Two of the Eight Enigmas, Guo Jia and Jia Xu, as well as Sima Yi and Lü Bu, believed that ending the fight quickly was the best for the people (a form of negative utilitarianism), regardless of the methods used or how many innocents had to die. As long as the civil war can be ended quickly, it is the best for all the people.

Zhuge Liang and Xun Yu opposed this line of thinking, maintaining the peace and order brought by adhering to the traditional teachings and through just and benevolent means lasts longer. The conflicts between these two belief systems recurs throughout the manhua.

===Morals===
The manhua took a skeptical view of morals, especially the values, laid down by the sages in the Zhou dynasty. Lü Bu openly showed disdain for them on a couple of occasions, especially during the Battle of Puyang, and in volume 27 in the duel against Guan Yu. Sun Ce used it as a tactic to boost the morale of his troops. Liu Bang, founder of the Han dynasty, was also referred to as having done all sort of questionable acts, but was still revered as a good ruler.

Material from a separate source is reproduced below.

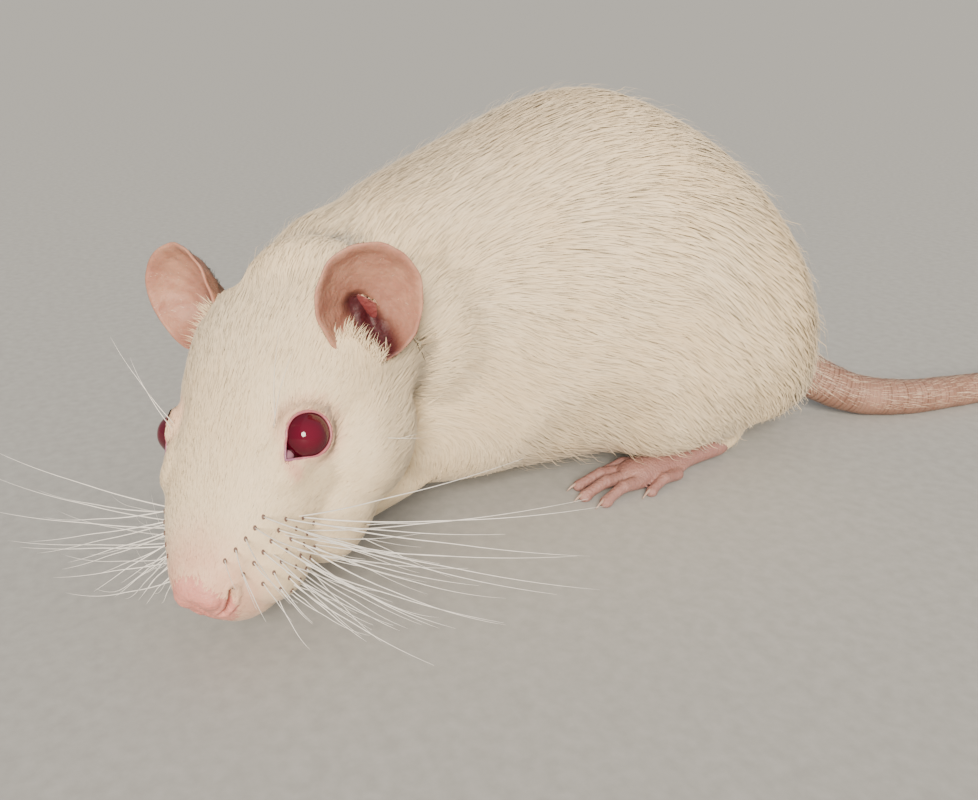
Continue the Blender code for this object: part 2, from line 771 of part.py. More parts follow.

===Historical inaccuracy===
Another prevalent theme in the manhua is that history is subjective. Chen Gong said, "All histories are subjective. In the eyes of all rulers, all their generals are as strong as Lü Bu". Liu Bei maintained that there were no bad emperors; historical records made ill of some of them to justify the beginnings of new a dynasty. On one occasion, Zhang Fei expected himself to be inaccurately depicted in historical records. In another occasion, a court historian is invited by Chen Gong in order to dramatize Lü Bu's status as a god of war. Chan Mou has also expressed this idea in some interviews.